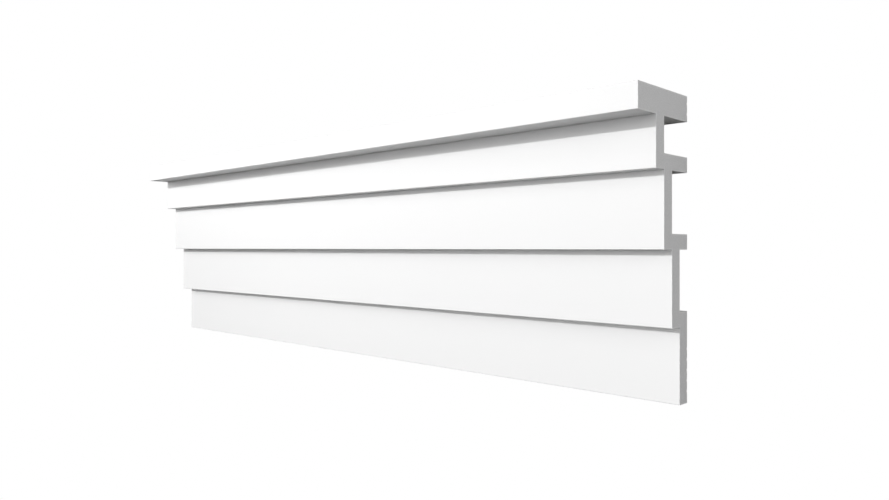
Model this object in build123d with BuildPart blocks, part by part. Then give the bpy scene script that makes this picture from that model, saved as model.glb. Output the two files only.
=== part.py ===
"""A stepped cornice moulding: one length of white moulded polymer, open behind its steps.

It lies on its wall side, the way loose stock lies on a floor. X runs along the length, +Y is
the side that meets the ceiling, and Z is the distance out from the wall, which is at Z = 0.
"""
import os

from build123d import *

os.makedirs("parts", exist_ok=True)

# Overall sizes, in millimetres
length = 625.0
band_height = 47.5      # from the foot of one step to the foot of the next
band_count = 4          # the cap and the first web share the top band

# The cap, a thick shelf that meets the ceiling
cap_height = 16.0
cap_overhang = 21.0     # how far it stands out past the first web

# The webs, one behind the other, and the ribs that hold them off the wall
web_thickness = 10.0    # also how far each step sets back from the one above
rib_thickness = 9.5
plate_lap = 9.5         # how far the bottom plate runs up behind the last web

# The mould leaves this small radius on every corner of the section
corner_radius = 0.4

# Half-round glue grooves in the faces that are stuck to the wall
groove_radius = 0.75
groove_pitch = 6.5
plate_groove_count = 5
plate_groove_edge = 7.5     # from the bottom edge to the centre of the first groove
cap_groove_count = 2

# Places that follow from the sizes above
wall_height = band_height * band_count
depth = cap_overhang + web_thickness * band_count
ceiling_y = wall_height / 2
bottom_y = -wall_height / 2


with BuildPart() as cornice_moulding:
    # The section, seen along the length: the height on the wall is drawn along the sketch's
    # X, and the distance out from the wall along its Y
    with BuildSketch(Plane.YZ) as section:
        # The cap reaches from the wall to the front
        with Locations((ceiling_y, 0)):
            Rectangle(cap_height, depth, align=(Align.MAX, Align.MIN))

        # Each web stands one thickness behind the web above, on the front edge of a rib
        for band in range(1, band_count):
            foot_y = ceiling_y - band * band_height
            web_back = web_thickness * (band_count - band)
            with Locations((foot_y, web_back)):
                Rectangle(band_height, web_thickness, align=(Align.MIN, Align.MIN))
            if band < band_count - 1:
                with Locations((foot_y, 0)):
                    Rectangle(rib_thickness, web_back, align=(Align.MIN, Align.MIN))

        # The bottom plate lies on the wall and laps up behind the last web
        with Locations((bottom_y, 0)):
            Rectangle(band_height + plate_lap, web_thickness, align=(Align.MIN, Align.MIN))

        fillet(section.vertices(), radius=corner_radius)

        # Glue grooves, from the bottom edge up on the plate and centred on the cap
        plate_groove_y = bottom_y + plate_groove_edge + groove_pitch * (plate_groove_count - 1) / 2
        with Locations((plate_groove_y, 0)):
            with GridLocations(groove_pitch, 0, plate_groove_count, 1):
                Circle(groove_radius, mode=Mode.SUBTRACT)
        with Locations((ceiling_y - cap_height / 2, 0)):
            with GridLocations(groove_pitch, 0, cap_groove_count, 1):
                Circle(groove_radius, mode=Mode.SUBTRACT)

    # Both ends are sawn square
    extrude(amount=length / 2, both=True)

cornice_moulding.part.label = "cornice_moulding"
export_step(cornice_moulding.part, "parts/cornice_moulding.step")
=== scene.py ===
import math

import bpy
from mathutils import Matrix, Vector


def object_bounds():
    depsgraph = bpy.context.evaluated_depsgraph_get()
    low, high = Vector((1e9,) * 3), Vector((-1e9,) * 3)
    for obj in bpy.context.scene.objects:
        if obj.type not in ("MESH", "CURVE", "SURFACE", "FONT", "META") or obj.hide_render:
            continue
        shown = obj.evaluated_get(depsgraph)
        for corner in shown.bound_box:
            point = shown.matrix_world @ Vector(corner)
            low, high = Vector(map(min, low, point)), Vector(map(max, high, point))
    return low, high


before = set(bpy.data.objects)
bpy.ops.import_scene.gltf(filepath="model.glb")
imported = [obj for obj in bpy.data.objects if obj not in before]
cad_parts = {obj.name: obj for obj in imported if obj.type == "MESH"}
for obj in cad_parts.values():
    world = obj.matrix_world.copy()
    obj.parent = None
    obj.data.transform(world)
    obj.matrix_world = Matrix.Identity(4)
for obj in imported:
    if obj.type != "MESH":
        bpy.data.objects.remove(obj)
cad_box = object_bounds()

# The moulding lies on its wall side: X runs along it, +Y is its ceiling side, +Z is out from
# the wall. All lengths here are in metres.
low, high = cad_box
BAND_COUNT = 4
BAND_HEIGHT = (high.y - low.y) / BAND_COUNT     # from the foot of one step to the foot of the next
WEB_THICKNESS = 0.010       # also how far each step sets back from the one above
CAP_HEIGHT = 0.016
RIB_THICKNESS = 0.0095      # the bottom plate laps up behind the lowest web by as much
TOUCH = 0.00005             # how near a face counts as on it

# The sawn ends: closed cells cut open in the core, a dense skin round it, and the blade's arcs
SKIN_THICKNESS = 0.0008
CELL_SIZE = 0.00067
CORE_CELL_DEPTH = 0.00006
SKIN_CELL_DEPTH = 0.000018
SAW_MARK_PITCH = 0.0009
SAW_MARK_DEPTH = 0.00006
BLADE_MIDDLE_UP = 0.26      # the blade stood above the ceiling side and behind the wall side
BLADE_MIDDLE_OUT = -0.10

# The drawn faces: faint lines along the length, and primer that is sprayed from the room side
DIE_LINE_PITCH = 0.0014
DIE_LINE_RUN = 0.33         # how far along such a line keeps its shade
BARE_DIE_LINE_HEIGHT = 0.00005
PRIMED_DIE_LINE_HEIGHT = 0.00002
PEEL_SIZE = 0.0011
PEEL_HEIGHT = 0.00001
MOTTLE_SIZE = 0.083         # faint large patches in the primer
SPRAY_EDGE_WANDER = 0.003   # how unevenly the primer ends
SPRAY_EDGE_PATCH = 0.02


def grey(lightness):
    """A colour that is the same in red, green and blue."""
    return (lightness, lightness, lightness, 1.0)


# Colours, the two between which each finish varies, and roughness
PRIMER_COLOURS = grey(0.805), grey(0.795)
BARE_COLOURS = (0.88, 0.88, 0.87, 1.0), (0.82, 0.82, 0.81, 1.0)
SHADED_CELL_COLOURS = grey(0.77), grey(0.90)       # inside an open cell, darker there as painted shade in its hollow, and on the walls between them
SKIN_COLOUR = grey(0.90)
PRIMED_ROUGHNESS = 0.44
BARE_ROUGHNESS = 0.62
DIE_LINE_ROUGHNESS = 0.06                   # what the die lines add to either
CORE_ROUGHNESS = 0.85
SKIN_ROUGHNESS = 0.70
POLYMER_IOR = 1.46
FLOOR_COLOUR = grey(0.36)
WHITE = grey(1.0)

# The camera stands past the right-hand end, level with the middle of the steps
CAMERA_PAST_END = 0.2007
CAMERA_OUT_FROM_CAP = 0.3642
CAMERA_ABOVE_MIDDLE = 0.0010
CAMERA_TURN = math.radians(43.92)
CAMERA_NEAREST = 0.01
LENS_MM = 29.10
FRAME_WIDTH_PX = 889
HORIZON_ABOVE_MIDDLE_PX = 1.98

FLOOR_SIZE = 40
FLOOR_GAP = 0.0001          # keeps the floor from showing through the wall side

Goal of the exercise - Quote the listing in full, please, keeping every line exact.

Solution to the exercise -
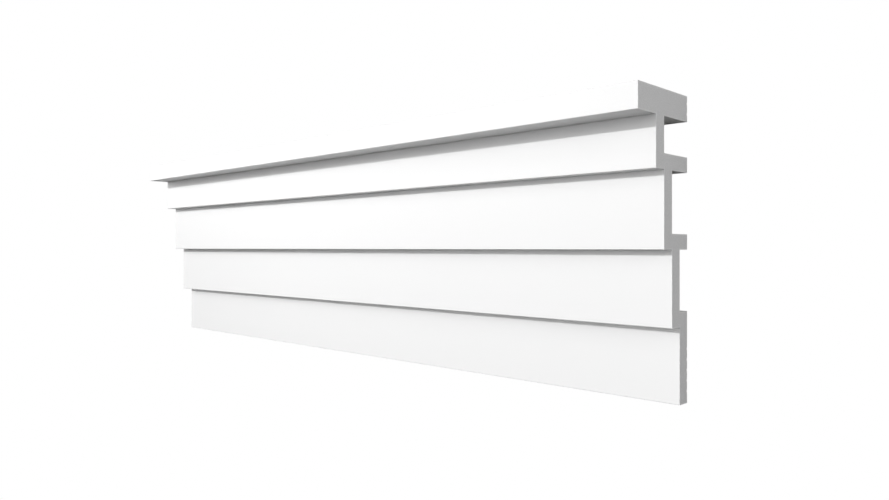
Model this object in build123d with BuildPart blocks, part by part. Then give the bpy scene script that makes this picture from that model, saved as model.glb. Output the two files only.
=== part.py ===
"""A stepped cornice moulding: one length of white moulded polymer, open behind its steps.

It lies on its wall side, the way loose stock lies on a floor. X runs along the length, +Y is
the side that meets the ceiling, and Z is the distance out from the wall, which is at Z = 0.
"""
import os

from build123d import *

os.makedirs("parts", exist_ok=True)

# Overall sizes, in millimetres
length = 625.0
band_height = 47.5      # from the foot of one step to the foot of the next
band_count = 4          # the cap and the first web share the top band

# The cap, a thick shelf that meets the ceiling
cap_height = 16.0
cap_overhang = 21.0     # how far it stands out past the first web

# The webs, one behind the other, and the ribs that hold them off the wall
web_thickness = 10.0    # also how far each step sets back from the one above
rib_thickness = 9.5
plate_lap = 9.5         # how far the bottom plate runs up behind the last web

# The mould leaves this small radius on every corner of the section
corner_radius = 0.4

# Half-round glue grooves in the faces that are stuck to the wall
groove_radius = 0.75
groove_pitch = 6.5
plate_groove_count = 5
plate_groove_edge = 7.5     # from the bottom edge to the centre of the first groove
cap_groove_count = 2

# Places that follow from the sizes above
wall_height = band_height * band_count
depth = cap_overhang + web_thickness * band_count
ceiling_y = wall_height / 2
bottom_y = -wall_height / 2


with BuildPart() as cornice_moulding:
    # The section, seen along the length: the height on the wall is drawn along the sketch's
    # X, and the distance out from the wall along its Y
    with BuildSketch(Plane.YZ) as section:
        # The cap reaches from the wall to the front
        with Locations((ceiling_y, 0)):
            Rectangle(cap_height, depth, align=(Align.MAX, Align.MIN))

        # Each web stands one thickness behind the web above, on the front edge of a rib
        for band in range(1, band_count):
            foot_y = ceiling_y - band * band_height
            web_back = web_thickness * (band_count - band)
            with Locations((foot_y, web_back)):
                Rectangle(band_height, web_thickness, align=(Align.MIN, Align.MIN))
            if band < band_count - 1:
                with Locations((foot_y, 0)):
                    Rectangle(rib_thickness, web_back, align=(Align.MIN, Align.MIN))

        # The bottom plate lies on the wall and laps up behind the last web
        with Locations((bottom_y, 0)):
            Rectangle(band_height + plate_lap, web_thickness, align=(Align.MIN, Align.MIN))

        fillet(section.vertices(), radius=corner_radius)

        # Glue grooves, from the bottom edge up on the plate and centred on the cap
        plate_groove_y = bottom_y + plate_groove_edge + groove_pitch * (plate_groove_count - 1) / 2
        with Locations((plate_groove_y, 0)):
            with GridLocations(groove_pitch, 0, plate_groove_count, 1):
                Circle(groove_radius, mode=Mode.SUBTRACT)
        with Locations((ceiling_y - cap_height / 2, 0)):
            with GridLocations(groove_pitch, 0, cap_groove_count, 1):
                Circle(groove_radius, mode=Mode.SUBTRACT)

    # Both ends are sawn square
    extrude(amount=length / 2, both=True)

cornice_moulding.part.label = "cornice_moulding"
export_step(cornice_moulding.part, "parts/cornice_moulding.step")
=== scene.py ===
import math

import bpy
from mathutils import Matrix, Vector


def object_bounds():
    depsgraph = bpy.context.evaluated_depsgraph_get()
    low, high = Vector((1e9,) * 3), Vector((-1e9,) * 3)
    for obj in bpy.context.scene.objects:
        if obj.type not in ("MESH", "CURVE", "SURFACE", "FONT", "META") or obj.hide_render:
            continue
        shown = obj.evaluated_get(depsgraph)
        for corner in shown.bound_box:
            point = shown.matrix_world @ Vector(corner)
            low, high = Vector(map(min, low, point)), Vector(map(max, high, point))
    return low, high


before = set(bpy.data.objects)
bpy.ops.import_scene.gltf(filepath="model.glb")
imported = [obj for obj in bpy.data.objects if obj not in before]
cad_parts = {obj.name: obj for obj in imported if obj.type == "MESH"}
for obj in cad_parts.values():
    world = obj.matrix_world.copy()
    obj.parent = None
    obj.data.transform(world)
    obj.matrix_world = Matrix.Identity(4)
for obj in imported:
    if obj.type != "MESH":
        bpy.data.objects.remove(obj)
cad_box = object_bounds()

# The moulding lies on its wall side: X runs along it, +Y is its ceiling side, +Z is out from
# the wall. All lengths here are in metres.
low, high = cad_box
BAND_COUNT = 4
BAND_HEIGHT = (high.y - low.y) / BAND_COUNT     # from the foot of one step to the foot of the next
WEB_THICKNESS = 0.010       # also how far each step sets back from the one above
CAP_HEIGHT = 0.016
RIB_THICKNESS = 0.0095      # the bottom plate laps up behind the lowest web by as much
TOUCH = 0.00005             # how near a face counts as on it

# The sawn ends: closed cells cut open in the core, a dense skin round it, and the blade's arcs
SKIN_THICKNESS = 0.0008
CELL_SIZE = 0.00067
CORE_CELL_DEPTH = 0.00006
SKIN_CELL_DEPTH = 0.000018
SAW_MARK_PITCH = 0.0009
SAW_MARK_DEPTH = 0.00006
BLADE_MIDDLE_UP = 0.26      # the blade stood above the ceiling side and behind the wall side
BLADE_MIDDLE_OUT = -0.10

# The drawn faces: faint lines along the length, and primer that is sprayed from the room side
DIE_LINE_PITCH = 0.0014
DIE_LINE_RUN = 0.33         # how far along such a line keeps its shade
BARE_DIE_LINE_HEIGHT = 0.00005
PRIMED_DIE_LINE_HEIGHT = 0.00002
PEEL_SIZE = 0.0011
PEEL_HEIGHT = 0.00001
MOTTLE_SIZE = 0.083         # faint large patches in the primer
SPRAY_EDGE_WANDER = 0.003   # how unevenly the primer ends
SPRAY_EDGE_PATCH = 0.02


def grey(lightness):
    """A colour that is the same in red, green and blue."""
    return (lightness, lightness, lightness, 1.0)


# Colours, the two between which each finish varies, and roughness
PRIMER_COLOURS = grey(0.805), grey(0.795)
BARE_COLOURS = (0.88, 0.88, 0.87, 1.0), (0.82, 0.82, 0.81, 1.0)
SHADED_CELL_COLOURS = grey(0.77), grey(0.90)       # inside an open cell, darker there as painted shade in its hollow, and on the walls between them
SKIN_COLOUR = grey(0.90)
PRIMED_ROUGHNESS = 0.44
BARE_ROUGHNESS = 0.62
DIE_LINE_ROUGHNESS = 0.06                   # what the die lines add to either
CORE_ROUGHNESS = 0.85
SKIN_ROUGHNESS = 0.70
POLYMER_IOR = 1.46
FLOOR_COLOUR = grey(0.36)
WHITE = grey(1.0)

# The camera stands past the right-hand end, level with the middle of the steps
CAMERA_PAST_END = 0.2007
CAMERA_OUT_FROM_CAP = 0.3642
CAMERA_ABOVE_MIDDLE = 0.0010
CAMERA_TURN = math.radians(43.92)
CAMERA_NEAREST = 0.01
LENS_MM = 29.10
FRAME_WIDTH_PX = 889
HORIZON_ABOVE_MIDDLE_PX = 1.98

FLOOR_SIZE = 40
FLOOR_GAP = 0.0001          # keeps the floor from showing through the wall side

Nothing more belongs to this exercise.